Data extract —
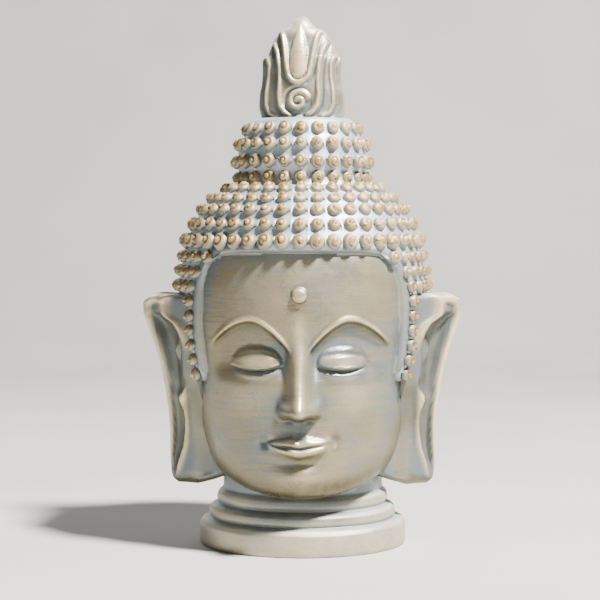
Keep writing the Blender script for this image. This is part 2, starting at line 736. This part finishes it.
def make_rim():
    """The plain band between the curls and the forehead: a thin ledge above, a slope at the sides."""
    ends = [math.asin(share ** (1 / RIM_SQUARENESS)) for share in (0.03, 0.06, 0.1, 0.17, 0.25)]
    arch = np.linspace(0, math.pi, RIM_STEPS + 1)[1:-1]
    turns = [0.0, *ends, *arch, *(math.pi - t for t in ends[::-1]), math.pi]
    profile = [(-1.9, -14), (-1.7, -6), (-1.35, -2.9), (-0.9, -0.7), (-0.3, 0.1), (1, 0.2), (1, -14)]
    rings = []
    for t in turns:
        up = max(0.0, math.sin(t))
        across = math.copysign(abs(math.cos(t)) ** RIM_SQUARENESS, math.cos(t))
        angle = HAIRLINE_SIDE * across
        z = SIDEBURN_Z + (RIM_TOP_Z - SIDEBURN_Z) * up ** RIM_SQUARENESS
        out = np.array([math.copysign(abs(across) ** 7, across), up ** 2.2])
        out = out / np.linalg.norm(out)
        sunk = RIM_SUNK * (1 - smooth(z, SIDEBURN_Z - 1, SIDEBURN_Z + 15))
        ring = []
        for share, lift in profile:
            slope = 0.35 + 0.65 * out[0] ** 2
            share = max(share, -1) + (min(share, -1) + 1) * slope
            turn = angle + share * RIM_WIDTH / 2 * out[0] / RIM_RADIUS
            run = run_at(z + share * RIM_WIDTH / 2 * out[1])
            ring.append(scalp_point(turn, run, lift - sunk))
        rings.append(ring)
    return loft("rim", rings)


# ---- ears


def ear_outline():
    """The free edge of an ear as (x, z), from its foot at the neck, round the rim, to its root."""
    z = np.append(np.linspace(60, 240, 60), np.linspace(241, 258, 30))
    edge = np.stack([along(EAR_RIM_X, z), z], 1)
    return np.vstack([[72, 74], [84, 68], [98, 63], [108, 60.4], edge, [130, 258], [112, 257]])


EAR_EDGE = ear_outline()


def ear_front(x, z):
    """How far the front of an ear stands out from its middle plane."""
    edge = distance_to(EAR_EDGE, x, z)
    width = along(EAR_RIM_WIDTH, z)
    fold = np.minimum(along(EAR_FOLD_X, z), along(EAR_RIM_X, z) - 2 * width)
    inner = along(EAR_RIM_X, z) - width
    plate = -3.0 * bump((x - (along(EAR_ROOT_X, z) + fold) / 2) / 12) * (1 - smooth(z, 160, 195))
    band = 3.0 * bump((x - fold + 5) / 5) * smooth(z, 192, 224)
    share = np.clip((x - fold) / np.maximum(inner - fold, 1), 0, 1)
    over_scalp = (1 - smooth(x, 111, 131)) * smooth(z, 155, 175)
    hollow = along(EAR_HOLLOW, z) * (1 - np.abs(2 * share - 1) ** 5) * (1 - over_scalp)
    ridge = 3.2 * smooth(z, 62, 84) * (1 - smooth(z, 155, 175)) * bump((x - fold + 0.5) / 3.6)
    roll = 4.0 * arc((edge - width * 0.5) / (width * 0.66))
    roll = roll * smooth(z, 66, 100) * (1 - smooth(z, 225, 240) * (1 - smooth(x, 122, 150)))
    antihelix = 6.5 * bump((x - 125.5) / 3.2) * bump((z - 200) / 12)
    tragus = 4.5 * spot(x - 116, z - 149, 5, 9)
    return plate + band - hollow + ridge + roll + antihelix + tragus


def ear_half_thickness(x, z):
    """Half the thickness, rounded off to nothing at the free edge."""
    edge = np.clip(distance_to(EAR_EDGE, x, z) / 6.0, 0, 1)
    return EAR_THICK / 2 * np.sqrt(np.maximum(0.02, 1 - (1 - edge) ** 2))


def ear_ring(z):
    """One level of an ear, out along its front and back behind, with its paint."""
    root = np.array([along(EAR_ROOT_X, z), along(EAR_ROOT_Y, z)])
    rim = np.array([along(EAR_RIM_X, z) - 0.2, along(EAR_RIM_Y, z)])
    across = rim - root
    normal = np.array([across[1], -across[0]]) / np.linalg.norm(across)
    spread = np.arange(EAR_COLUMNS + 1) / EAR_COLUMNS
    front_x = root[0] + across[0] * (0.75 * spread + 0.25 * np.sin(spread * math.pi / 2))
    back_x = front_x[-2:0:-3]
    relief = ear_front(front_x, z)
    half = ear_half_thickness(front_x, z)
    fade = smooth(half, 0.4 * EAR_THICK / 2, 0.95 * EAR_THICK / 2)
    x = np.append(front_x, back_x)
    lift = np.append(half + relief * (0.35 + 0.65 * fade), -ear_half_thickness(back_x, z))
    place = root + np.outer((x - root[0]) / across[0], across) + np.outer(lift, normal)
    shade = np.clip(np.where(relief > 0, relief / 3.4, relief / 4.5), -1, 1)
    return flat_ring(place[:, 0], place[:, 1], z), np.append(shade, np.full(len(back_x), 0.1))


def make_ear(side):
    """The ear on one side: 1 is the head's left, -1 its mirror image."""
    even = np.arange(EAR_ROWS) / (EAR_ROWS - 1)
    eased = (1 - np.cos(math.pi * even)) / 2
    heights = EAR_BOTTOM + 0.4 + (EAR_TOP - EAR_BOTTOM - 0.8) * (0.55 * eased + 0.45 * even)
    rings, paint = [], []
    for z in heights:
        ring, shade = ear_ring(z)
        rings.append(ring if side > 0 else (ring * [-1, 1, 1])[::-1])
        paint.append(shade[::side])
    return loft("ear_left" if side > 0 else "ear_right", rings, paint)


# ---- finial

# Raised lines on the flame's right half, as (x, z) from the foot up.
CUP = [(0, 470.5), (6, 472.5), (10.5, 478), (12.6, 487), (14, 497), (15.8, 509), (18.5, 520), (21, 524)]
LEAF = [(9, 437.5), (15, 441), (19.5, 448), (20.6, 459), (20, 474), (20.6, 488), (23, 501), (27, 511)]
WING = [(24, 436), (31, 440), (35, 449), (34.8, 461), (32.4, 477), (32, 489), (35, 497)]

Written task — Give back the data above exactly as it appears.

Task result —
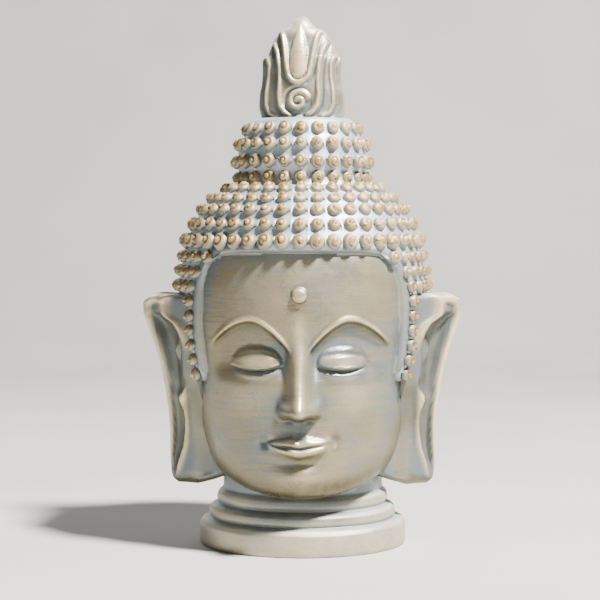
Keep writing the Blender script for this image. This is part 2, starting at line 736. This part finishes it.
def make_rim():
    """The plain band between the curls and the forehead: a thin ledge above, a slope at the sides."""
    ends = [math.asin(share ** (1 / RIM_SQUARENESS)) for share in (0.03, 0.06, 0.1, 0.17, 0.25)]
    arch = np.linspace(0, math.pi, RIM_STEPS + 1)[1:-1]
    turns = [0.0, *ends, *arch, *(math.pi - t for t in ends[::-1]), math.pi]
    profile = [(-1.9, -14), (-1.7, -6), (-1.35, -2.9), (-0.9, -0.7), (-0.3, 0.1), (1, 0.2), (1, -14)]
    rings = []
    for t in turns:
        up = max(0.0, math.sin(t))
        across = math.copysign(abs(math.cos(t)) ** RIM_SQUARENESS, math.cos(t))
        angle = HAIRLINE_SIDE * across
        z = SIDEBURN_Z + (RIM_TOP_Z - SIDEBURN_Z) * up ** RIM_SQUARENESS
        out = np.array([math.copysign(abs(across) ** 7, across), up ** 2.2])
        out = out / np.linalg.norm(out)
        sunk = RIM_SUNK * (1 - smooth(z, SIDEBURN_Z - 1, SIDEBURN_Z + 15))
        ring = []
        for share, lift in profile:
            slope = 0.35 + 0.65 * out[0] ** 2
            share = max(share, -1) + (min(share, -1) + 1) * slope
            turn = angle + share * RIM_WIDTH / 2 * out[0] / RIM_RADIUS
            run = run_at(z + share * RIM_WIDTH / 2 * out[1])
            ring.append(scalp_point(turn, run, lift - sunk))
        rings.append(ring)
    return loft("rim", rings)


# ---- ears


def ear_outline():
    """The free edge of an ear as (x, z), from its foot at the neck, round the rim, to its root."""
    z = np.append(np.linspace(60, 240, 60), np.linspace(241, 258, 30))
    edge = np.stack([along(EAR_RIM_X, z), z], 1)
    return np.vstack([[72, 74], [84, 68], [98, 63], [108, 60.4], edge, [130, 258], [112, 257]])


EAR_EDGE = ear_outline()


def ear_front(x, z):
    """How far the front of an ear stands out from its middle plane."""
    edge = distance_to(EAR_EDGE, x, z)
    width = along(EAR_RIM_WIDTH, z)
    fold = np.minimum(along(EAR_FOLD_X, z), along(EAR_RIM_X, z) - 2 * width)
    inner = along(EAR_RIM_X, z) - width
    plate = -3.0 * bump((x - (along(EAR_ROOT_X, z) + fold) / 2) / 12) * (1 - smooth(z, 160, 195))
    band = 3.0 * bump((x - fold + 5) / 5) * smooth(z, 192, 224)
    share = np.clip((x - fold) / np.maximum(inner - fold, 1), 0, 1)
    over_scalp = (1 - smooth(x, 111, 131)) * smooth(z, 155, 175)
    hollow = along(EAR_HOLLOW, z) * (1 - np.abs(2 * share - 1) ** 5) * (1 - over_scalp)
    ridge = 3.2 * smooth(z, 62, 84) * (1 - smooth(z, 155, 175)) * bump((x - fold + 0.5) / 3.6)
    roll = 4.0 * arc((edge - width * 0.5) / (width * 0.66))
    roll = roll * smooth(z, 66, 100) * (1 - smooth(z, 225, 240) * (1 - smooth(x, 122, 150)))
    antihelix = 6.5 * bump((x - 125.5) / 3.2) * bump((z - 200) / 12)
    tragus = 4.5 * spot(x - 116, z - 149, 5, 9)
    return plate + band - hollow + ridge + roll + antihelix + tragus


def ear_half_thickness(x, z):
    """Half the thickness, rounded off to nothing at the free edge."""
    edge = np.clip(distance_to(EAR_EDGE, x, z) / 6.0, 0, 1)
    return EAR_THICK / 2 * np.sqrt(np.maximum(0.02, 1 - (1 - edge) ** 2))


def ear_ring(z):
    """One level of an ear, out along its front and back behind, with its paint."""
    root = np.array([along(EAR_ROOT_X, z), along(EAR_ROOT_Y, z)])
    rim = np.array([along(EAR_RIM_X, z) - 0.2, along(EAR_RIM_Y, z)])
    across = rim - root
    normal = np.array([across[1], -across[0]]) / np.linalg.norm(across)
    spread = np.arange(EAR_COLUMNS + 1) / EAR_COLUMNS
    front_x = root[0] + across[0] * (0.75 * spread + 0.25 * np.sin(spread * math.pi / 2))
    back_x = front_x[-2:0:-3]
    relief = ear_front(front_x, z)
    half = ear_half_thickness(front_x, z)
    fade = smooth(half, 0.4 * EAR_THICK / 2, 0.95 * EAR_THICK / 2)
    x = np.append(front_x, back_x)
    lift = np.append(half + relief * (0.35 + 0.65 * fade), -ear_half_thickness(back_x, z))
    place = root + np.outer((x - root[0]) / across[0], across) + np.outer(lift, normal)
    shade = np.clip(np.where(relief > 0, relief / 3.4, relief / 4.5), -1, 1)
    return flat_ring(place[:, 0], place[:, 1], z), np.append(shade, np.full(len(back_x), 0.1))


def make_ear(side):
    """The ear on one side: 1 is the head's left, -1 its mirror image."""
    even = np.arange(EAR_ROWS) / (EAR_ROWS - 1)
    eased = (1 - np.cos(math.pi * even)) / 2
    heights = EAR_BOTTOM + 0.4 + (EAR_TOP - EAR_BOTTOM - 0.8) * (0.55 * eased + 0.45 * even)
    rings, paint = [], []
    for z in heights:
        ring, shade = ear_ring(z)
        rings.append(ring if side > 0 else (ring * [-1, 1, 1])[::-1])
        paint.append(shade[::side])
    return loft("ear_left" if side > 0 else "ear_right", rings, paint)


# ---- finial

# Raised lines on the flame's right half, as (x, z) from the foot up.
CUP = [(0, 470.5), (6, 472.5), (10.5, 478), (12.6, 487), (14, 497), (15.8, 509), (18.5, 520), (21, 524)]
LEAF = [(9, 437.5), (15, 441), (19.5, 448), (20.6, 459), (20, 474), (20.6, 488), (23, 501), (27, 511)]
WING = [(24, 436), (31, 440), (35, 449), (34.8, 461), (32.4, 477), (32, 489), (35, 497)]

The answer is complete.